<<<<

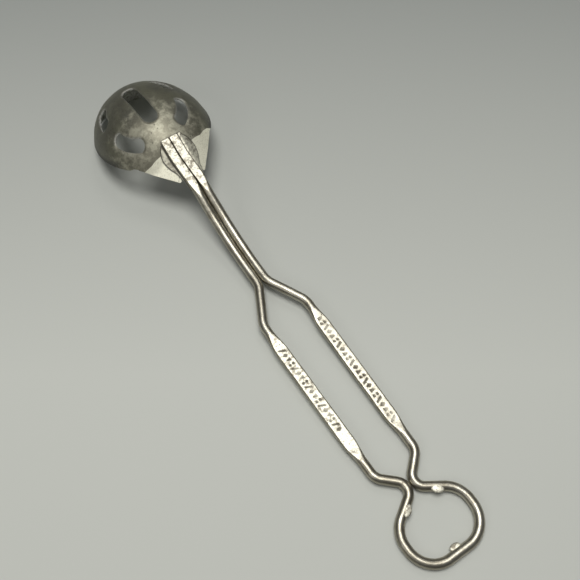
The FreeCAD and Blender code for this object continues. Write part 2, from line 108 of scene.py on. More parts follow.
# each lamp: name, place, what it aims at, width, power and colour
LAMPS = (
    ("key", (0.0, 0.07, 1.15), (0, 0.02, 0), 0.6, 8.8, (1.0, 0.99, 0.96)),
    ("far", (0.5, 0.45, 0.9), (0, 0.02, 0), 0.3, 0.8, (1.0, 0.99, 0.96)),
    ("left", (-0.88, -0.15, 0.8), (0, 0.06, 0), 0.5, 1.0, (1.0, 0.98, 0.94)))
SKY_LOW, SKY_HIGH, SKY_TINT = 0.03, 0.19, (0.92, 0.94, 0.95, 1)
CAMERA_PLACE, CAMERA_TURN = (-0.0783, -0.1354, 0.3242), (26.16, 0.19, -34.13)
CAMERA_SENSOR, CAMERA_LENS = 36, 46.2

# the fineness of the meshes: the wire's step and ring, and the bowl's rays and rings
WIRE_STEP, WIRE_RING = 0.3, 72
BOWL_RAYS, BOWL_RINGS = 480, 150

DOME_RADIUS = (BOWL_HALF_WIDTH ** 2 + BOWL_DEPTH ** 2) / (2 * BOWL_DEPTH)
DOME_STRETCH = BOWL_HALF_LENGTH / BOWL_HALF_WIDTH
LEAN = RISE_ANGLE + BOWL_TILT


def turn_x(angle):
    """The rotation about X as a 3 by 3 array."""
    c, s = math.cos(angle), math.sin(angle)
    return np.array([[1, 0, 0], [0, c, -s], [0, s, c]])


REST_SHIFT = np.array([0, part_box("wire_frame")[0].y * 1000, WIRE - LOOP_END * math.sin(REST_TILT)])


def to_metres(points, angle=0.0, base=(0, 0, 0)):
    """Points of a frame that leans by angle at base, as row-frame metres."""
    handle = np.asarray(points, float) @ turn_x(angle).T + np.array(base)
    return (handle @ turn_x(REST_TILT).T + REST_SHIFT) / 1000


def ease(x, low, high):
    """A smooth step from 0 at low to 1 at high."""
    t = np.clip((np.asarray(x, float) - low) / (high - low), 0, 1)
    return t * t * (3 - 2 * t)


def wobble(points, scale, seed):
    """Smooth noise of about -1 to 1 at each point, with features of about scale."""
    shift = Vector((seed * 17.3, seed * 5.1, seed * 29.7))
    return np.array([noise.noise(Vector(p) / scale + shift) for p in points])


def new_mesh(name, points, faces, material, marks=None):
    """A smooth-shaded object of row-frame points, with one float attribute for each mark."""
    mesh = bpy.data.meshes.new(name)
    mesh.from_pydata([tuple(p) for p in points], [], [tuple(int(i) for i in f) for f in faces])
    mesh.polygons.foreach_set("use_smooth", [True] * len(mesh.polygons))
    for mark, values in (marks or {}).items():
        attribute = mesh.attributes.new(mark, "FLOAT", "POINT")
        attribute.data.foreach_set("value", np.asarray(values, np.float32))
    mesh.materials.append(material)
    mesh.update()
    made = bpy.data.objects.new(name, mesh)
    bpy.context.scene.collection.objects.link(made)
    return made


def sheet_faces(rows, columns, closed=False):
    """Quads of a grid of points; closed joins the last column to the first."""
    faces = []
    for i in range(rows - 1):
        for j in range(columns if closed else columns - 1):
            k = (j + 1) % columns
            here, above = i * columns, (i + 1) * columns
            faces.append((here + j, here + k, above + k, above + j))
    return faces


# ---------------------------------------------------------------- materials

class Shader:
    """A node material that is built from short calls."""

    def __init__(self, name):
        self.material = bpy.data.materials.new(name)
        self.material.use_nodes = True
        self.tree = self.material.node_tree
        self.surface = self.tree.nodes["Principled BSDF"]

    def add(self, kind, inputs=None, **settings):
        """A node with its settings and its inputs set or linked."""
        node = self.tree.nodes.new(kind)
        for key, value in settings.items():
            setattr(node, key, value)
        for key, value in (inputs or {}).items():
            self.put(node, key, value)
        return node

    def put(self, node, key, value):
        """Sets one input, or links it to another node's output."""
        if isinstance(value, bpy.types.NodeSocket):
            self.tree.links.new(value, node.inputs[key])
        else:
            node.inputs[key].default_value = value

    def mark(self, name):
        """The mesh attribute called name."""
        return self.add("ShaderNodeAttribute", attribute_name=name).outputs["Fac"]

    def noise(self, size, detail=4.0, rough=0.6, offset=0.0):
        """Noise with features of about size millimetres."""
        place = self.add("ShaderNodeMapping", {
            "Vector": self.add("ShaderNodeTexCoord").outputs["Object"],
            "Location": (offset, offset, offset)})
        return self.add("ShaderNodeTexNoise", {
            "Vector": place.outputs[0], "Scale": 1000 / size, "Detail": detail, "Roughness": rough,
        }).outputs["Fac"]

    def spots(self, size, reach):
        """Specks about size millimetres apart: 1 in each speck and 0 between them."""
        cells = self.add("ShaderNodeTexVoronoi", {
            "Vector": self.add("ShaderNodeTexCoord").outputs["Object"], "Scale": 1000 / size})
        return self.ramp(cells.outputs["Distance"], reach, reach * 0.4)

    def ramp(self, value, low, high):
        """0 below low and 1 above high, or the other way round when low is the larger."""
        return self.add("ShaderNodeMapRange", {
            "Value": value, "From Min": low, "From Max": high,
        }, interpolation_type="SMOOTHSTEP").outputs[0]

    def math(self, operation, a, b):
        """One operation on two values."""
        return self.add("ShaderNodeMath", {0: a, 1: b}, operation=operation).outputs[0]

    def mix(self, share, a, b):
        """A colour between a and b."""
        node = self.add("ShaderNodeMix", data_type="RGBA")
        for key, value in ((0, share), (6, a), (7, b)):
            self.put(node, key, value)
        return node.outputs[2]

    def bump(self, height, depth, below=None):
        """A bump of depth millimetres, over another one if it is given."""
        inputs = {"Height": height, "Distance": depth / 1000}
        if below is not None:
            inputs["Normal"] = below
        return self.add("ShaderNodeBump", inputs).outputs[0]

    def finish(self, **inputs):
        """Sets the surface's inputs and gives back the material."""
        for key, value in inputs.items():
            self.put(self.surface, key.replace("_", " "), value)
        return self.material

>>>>

Exactly as they appear, please write out the lines from the opening of the listing above down to the line containing "return t * t * (3 - 2 * t)", with both end lines included.

Final result:
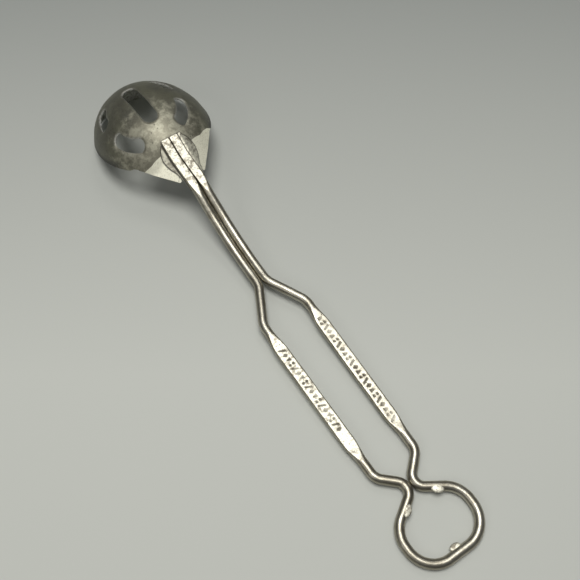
The FreeCAD and Blender code for this object continues. Write part 2, from line 108 of scene.py on. More parts follow.
# each lamp: name, place, what it aims at, width, power and colour
LAMPS = (
    ("key", (0.0, 0.07, 1.15), (0, 0.02, 0), 0.6, 8.8, (1.0, 0.99, 0.96)),
    ("far", (0.5, 0.45, 0.9), (0, 0.02, 0), 0.3, 0.8, (1.0, 0.99, 0.96)),
    ("left", (-0.88, -0.15, 0.8), (0, 0.06, 0), 0.5, 1.0, (1.0, 0.98, 0.94)))
SKY_LOW, SKY_HIGH, SKY_TINT = 0.03, 0.19, (0.92, 0.94, 0.95, 1)
CAMERA_PLACE, CAMERA_TURN = (-0.0783, -0.1354, 0.3242), (26.16, 0.19, -34.13)
CAMERA_SENSOR, CAMERA_LENS = 36, 46.2

# the fineness of the meshes: the wire's step and ring, and the bowl's rays and rings
WIRE_STEP, WIRE_RING = 0.3, 72
BOWL_RAYS, BOWL_RINGS = 480, 150

DOME_RADIUS = (BOWL_HALF_WIDTH ** 2 + BOWL_DEPTH ** 2) / (2 * BOWL_DEPTH)
DOME_STRETCH = BOWL_HALF_LENGTH / BOWL_HALF_WIDTH
LEAN = RISE_ANGLE + BOWL_TILT


def turn_x(angle):
    """The rotation about X as a 3 by 3 array."""
    c, s = math.cos(angle), math.sin(angle)
    return np.array([[1, 0, 0], [0, c, -s], [0, s, c]])


REST_SHIFT = np.array([0, part_box("wire_frame")[0].y * 1000, WIRE - LOOP_END * math.sin(REST_TILT)])


def to_metres(points, angle=0.0, base=(0, 0, 0)):
    """Points of a frame that leans by angle at base, as row-frame metres."""
    handle = np.asarray(points, float) @ turn_x(angle).T + np.array(base)
    return (handle @ turn_x(REST_TILT).T + REST_SHIFT) / 1000


def ease(x, low, high):
    """A smooth step from 0 at low to 1 at high."""
    t = np.clip((np.asarray(x, float) - low) / (high - low), 0, 1)
    return t * t * (3 - 2 * t)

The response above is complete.